Judging from my resulting repository, I could easily get away with a 250GB SSD for the system, which then would take about 10-15 minutes to image.

EDIT: Ha, now I know what to do with that spare 250GB SSD I have lying around brb, installing qubes…

EDIT 2: restoring a snapshot is slower, reading from the repository is at about 120MB/s. But you hopefully don’t have to do that too frequently.

deeplow · January 21, 2021, 10:06am

Wow. This is fast! My full 400GB backup takes around 6h-8h, I think!

Optimizing for the most common operations is great, even if that’s at the cost of “slowing down” non-common operations. So this is ideal, I think.

The only “deal-breaker” for some, may be the need to take it out. But I really like your solution overall. I’ll have to play around with it.

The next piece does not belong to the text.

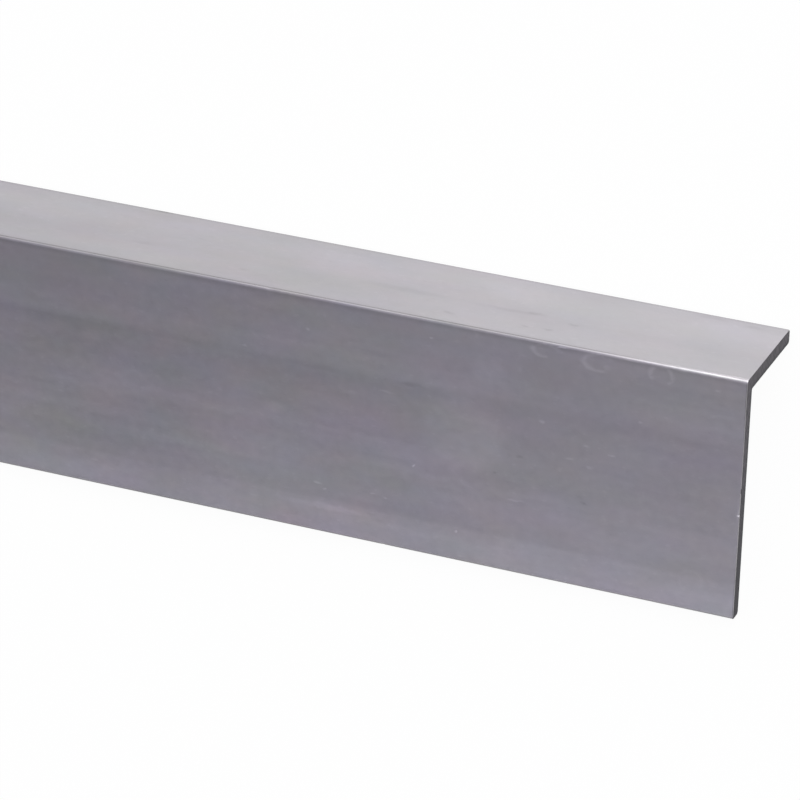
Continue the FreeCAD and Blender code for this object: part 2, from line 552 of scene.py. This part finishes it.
def makeMetal(heelCorner):
    material, tree, shader = newMetal("millAluminium")
    place = sectionPlace(tree, heelCorner)
    along, across, up = axes(tree, place)
    down = calc(tree, "MULTIPLY", up, -1.0)

    streaks, mottle, clouds, flecks = [grain(tree, place, *finish[name][:3])
                                       for name in ("streaks", "mottle", "clouds", "flecks")]
    stir = grain(tree, place, *finish["stir"], "Color")
    stir = vectorCalc(tree, "SUBTRACT", stir, (0.5, 0.5, 0.5))
    stirred = vectorCalc(tree, "MULTIPLY_ADD", stir, finish["markStir"], place)
    stirredLess = vectorCalc(tree, "MULTIPLY_ADD", stir, finish["scuffStir"], place)

    # The narrow leg's painted shading bands cover everything beyond its root, the wide leg's the rest; they
    # wander a little away from the heel
    onNarrow = ease(tree, calc(tree, "SUBTRACT", across, down), *finish["legEdge"])
    wander = calc(tree, "MULTIPLY", calc(tree, "SUBTRACT", clouds, 0.5), finish["bandWander"])
    wander = calc(tree, "MULTIPLY", wander, ease(tree, down, *finish["wanderFrom"]))
    wideShading = bands(tree, calc(tree, "ADD", down, wander), bar["wideLeg"], finish["wideShadingBands"])
    narrowShading = bands(tree, across, bar["narrowLeg"], finish["narrowShadingBands"])
    bandShading = blend(tree, onNarrow, wideShading, narrowShading, "FLOAT")

    # The grains work less on the narrow leg, which mirrors the bright floor
    lightFlecks = ease(tree, flecks, *finish["lightFlecks"])
    darkFlecks = ease(tree, flecks, *finish["darkFlecks"])
    grains = calc(tree, "MULTIPLY_ADD", darkFlecks, finish["darkShare"], lightFlecks)
    grains = calc(tree, "MULTIPLY", grains, finish["flecks"][3])
    for texture, name in ((streaks, "streaks"), (mottle, "mottle"), (clouds, "clouds")):
        grains = calc(tree, "MULTIPLY_ADD", calc(tree, "SUBTRACT", texture, 0.5), finish[name][3], grains)
    grains = calc(tree, "MULTIPLY", grains, calc(tree, "MULTIPLY_ADD", onNarrow, finish["narrowGrain"], 1.0))
    # painted shade darkens the bar away from the end that shows
    tone = calc(tree, "ADD", grains, ease(tree, along, finish["farFrom"], 0.0, finish["farShade"], 1.0))
    tone = addMarks(tree, stirred, tone)
    tone = addScuffs(tree, stirredLess, tone, ease(tree, mottle, *finish["scuffBreaks"]))
    # the painted shading across each leg scales the tone
    tone = calc(tree, "MULTIPLY", tone, bandShading)

    # Painted shade darkens the outer round of each toe, the break beside the cut on the wide leg and, away
    # from the cut, the heel with a thin strip beside it on the narrow leg
    wideToe, narrowToe, cut = [
        calc(tree, "MULTIPLY", ease(tree, first, *finish[name][0]), ease(tree, second, *finish[name][1]))
        for name, first, second in (("wideToe", down, across), ("narrowToe", across, down),
                                    ("cut", along, down))]
    besideHeel = rimDistance(tree, place, finish["heelCentre"], finish["heelStrip"])
    heel = ease(tree, besideHeel, *finish["heelRim"])
    heel = calc(tree, "MULTIPLY", heel, ease(tree, along, *finish["heelFrom"]))
    heel = calc(tree, "MULTIPLY", heel, calc(tree, "MULTIPLY_ADD", clouds, *finish["heelCloud"]))
    for paintedShade, amount in ((wideToe, "wideToeShade"), (narrowToe, "narrowToeShade"), (cut, "cutShade"),
                         (heel, "heelShade")):
        tone = calc(tree, "MULTIPLY", tone, calc(tree, "MULTIPLY_ADD", paintedShade, -finish[amount], 1.0))

    # The tint wanders in patches, less near the cut and on the narrow leg
    violet = calc(tree, "SUBTRACT", grain(tree, place, *finish["violet"]), 0.5)
    pink = calc(tree, "SUBTRACT", grain(tree, place, *finish["pink"]), 0.5)
    drift = vectorCalc(tree, "MULTIPLY", violet, finish["violetDrift"])
    drift = vectorCalc(tree, "MULTIPLY_ADD", pink, finish["pinkDrift"], drift)
    amount = calc(tree, "MULTIPLY_ADD", onNarrow, finish["narrowDrift"], 1.0)
    amount = calc(tree, "MULTIPLY", amount, ease(tree, along, *finish["driftAlong"]))
    drift = scaled(tree, drift, amount)
    tint = vectorCalc(tree, "MULTIPLY_ADD", drift, finish["metal"], finish["metal"])
    colour = scaled(tree, tint, tone)

    rough = finish["roughness"]
    for texture, amount in ((streaks, "roughStreaks"), (mottle, "roughMottle")):
        rough = calc(tree, "MULTIPLY_ADD", calc(tree, "SUBTRACT", texture, 0.5), finish[amount], rough)
    height = calc(tree, "MULTIPLY_ADD", mottle, finish["bumpMottle"], streaks)
    finishMetal(tree, shader, colour, rough, height, finish["bumpDepth"])
    print("mill finish made:", len(tree.nodes), "nodes")
    return material


# The saw's surface: rough, and dark with painted shade, darkest along the inner edge, with the blade's faint
# arcs
sawn = {
    # both colours are darkened to paint the shade that the sawn end lies in
    "metal": (0.110, 0.100, 0.115, 1),
    "shadedMetal": (0.036, 0.034, 0.041, 1),
    "innerFrom": (1.6, 2.8),    # mm in from the outer faces
    "innerShade": 0.6,
    "lowFrom": (-8, -46),       # towards the wide leg's toe
    "lowDark": 0.75,
    "roughness": 0.58,
    "roughWander": 0.3,
    "bladeCentre": (0, 90, 60),     # mm, in the section frame
    "arcStep": 0.35,
    "arcDetail": 3,
    "blotches": ((0.6, 0.6, 0.6), 4, 2),
    "lightFrom": (0.35, 0.62),
    "bumpDepth": 0.02,
}


def makeSawn(heelCorner):
    material, tree, shader = newMetal("sawnEnd")
    place = sectionPlace(tree, heelCorner)
    fromBlade = vectorCalc(tree, "SUBTRACT", place, sawn["bladeCentre"])
    radius = vectorCalc(tree, "LENGTH", vectorCalc(tree, "MULTIPLY", fromBlade, (0, 1, 1)))
    arcs = addNode(tree, "ShaderNodeTexNoise", noise_dimensions="1D")
    arcs.inputs["Scale"].default_value = 1 / sawn["arcStep"]
    arcs.inputs["Detail"].default_value = sawn["arcDetail"]
    tree.links.new(radius, arcs.inputs["W"])
    blotches = grain(tree, place, *sawn["blotches"])

    shade = calc(tree, "MULTIPLY_ADD", arcs.outputs["Fac"], 0.5, calc(tree, "MULTIPLY", blotches, 0.5))
    across, up = axes(tree, place)[1:]
    inward = calc(tree, "MINIMUM", across, calc(tree, "MULTIPLY", up, -1.0))
    light = ease(tree, shade, *sawn["lightFrom"])
    # painted shade along the inner edge
    light = calc(tree, "MULTIPLY_ADD", ease(tree, inward, *sawn["innerFrom"]), -sawn["innerShade"], light)
    light = calc(tree, "MULTIPLY_ADD", ease(tree, up, *sawn["lowFrom"]), -sawn["lowDark"], light)
    colour = blend(tree, light, sawn["shadedMetal"], sawn["metal"])
    rough = calc(tree, "MULTIPLY_ADD", calc(tree, "SUBTRACT", shade, 0.5), sawn["roughWander"],
                 sawn["roughness"])
    finishMetal(tree, shader, colour, rough, shade, sawn["bumpDepth"])
    print("sawn ends made")
    return material


studio = {
    "skyDark": (0.286, 0.281, 0.326, 1),    # low on the side that the wide leg mirrors
    "skyLight": (0.95, 0.95, 0.95, 1),
    "skyAcross": (-1, 0.6),
    "skyAlong": (0.60, 1.50),       # how much dimmer and brighter the sky is towards the bar's two ends
    "horizon": (0.98, 0.98, 0.98, 1),
    "horizonHigh": (0.09, 0.02),    # the pale horizon fades in between these heights, 1 being straight up
    "keyPower": 1.2,
    "keyFrom": (0.45, 0.62, 0.64),
    "keyAngle": 110,
    "floorTone": 0.93,
    "floorSize": 60,
    "floorWhite": 0.94,
}


def makeWorld():
    world = bpy.data.worlds.new("studio")
    scene.world = world
    world.use_nodes = True
    tree = world.node_tree
    background = tree.nodes["Background"]
    where = addNode(tree, "ShaderNodeTexCoord")
    along, across, up = axes(tree, where.outputs["Generated"])
    sky = blend(tree, ease(tree, across, *studio["skyAcross"]), studio["skyDark"], studio["skyLight"])
    sky = scaled(tree, sky, ease(tree, along, -1.0, 1.0, *studio["skyAlong"]))
    sky = blend(tree, ease(tree, up, *studio["horizonHigh"]), sky, studio["horizon"])
    tree.links.new(sky, background.inputs["Color"])
    print("world made")


def makeLamps():
    data = bpy.data.lights.new("key", "SUN")
    data.energy = studio["keyPower"]
    data.angle = math.radians(studio["keyAngle"])
    lamp = addObject("key", data)
    lamp.rotation_euler = Vector(studio["keyFrom"]).to_track_quat("Z", "Y").to_euler()
    print("lamps made")


def makeFloor():
    bm = bmesh.new()
    bmesh.ops.create_grid(bm, x_segments=1, y_segments=1, size=studio["floorSize"] / 2)
    mesh = bpy.data.meshes.new("floor")
    bm.to_mesh(mesh)
    bm.free()
    floor = addObject("floor", mesh)
    material = bpy.data.materials.new("paleFloor")
    material.use_nodes = True
    tree = material.node_tree
    tree.nodes.remove(tree.nodes["Principled BSDF"])
    matt = addNode(tree, "ShaderNodeBsdfDiffuse")
    matt.inputs["Color"].default_value = (studio["floorTone"],) * 3 + (1,)
    glow = addNode(tree, "ShaderNodeEmission")
    rays = addNode(tree, "ShaderNodeLightPath")
    seen = calc(tree, "ADD", rays.outputs["Is Camera Ray"], rays.outputs["Is Glossy Ray"])
    seen = calc(tree, "ADD", seen, rays.outputs["Is Transmission Ray"], clamp=True)
    mixed = addNode(tree, "ShaderNodeMixShader")
    tree.links.new(calc(tree, "MULTIPLY", seen, studio["floorWhite"]), mixed.inputs["Fac"])
    tree.links.new(matt.outputs[0], mixed.inputs[1])
    tree.links.new(glow.outputs[0], mixed.inputs[2])
    tree.links.new(mixed.outputs[0], tree.nodes["Material Output"].inputs["Surface"])
    mesh.materials.append(material)
    print("floor made")


makeCamera()
piece, heelCorner = makeBar()
piece.data.materials.append(makeMetal(heelCorner))
piece.data.materials.append(makeSawn(heelCorner))
makeWorld()
makeLamps()
makeFloor()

qubes-curious · January 21, 2021, 10:41am

There is no need to take it out. You could instead boot a USB live system (or do a network boot) to backup the installed SSD to an external device. I did it this way for testing because it was easier for me (i.e. I was too lazy to find a USB stick to boot from )

My thinkpads have a BIOS option to automatically boot from network if they were powered on via Wake-On-Lan. So I could imagine fully unattended nightly backups where a backup server wakes the machine, lets it boot an auto-backup-tool via PXE, which shuts down the machine after successful backup.
If such a backup server makes sense under some of the threat models that qubes addresses, is of course left to your own choice.

That is less than 20MB/s! Damn… you could write a full disk image via USB2 or a good internet connection in that time.

BenT · February 26, 2023, 5:47pm

Around 200GB of frequently used machines and another 300G of infrequently used / changing machines.

The qubes backup system is extremely slow for this. Was using Wyng backup to take LVM snapshots but have now moved to btrfs without lvm for other reasons.

Think a combination of physical backups with partclone and logical backups with the Qubes Backup-Restore tool is a potential way forward but wonder what others are doing.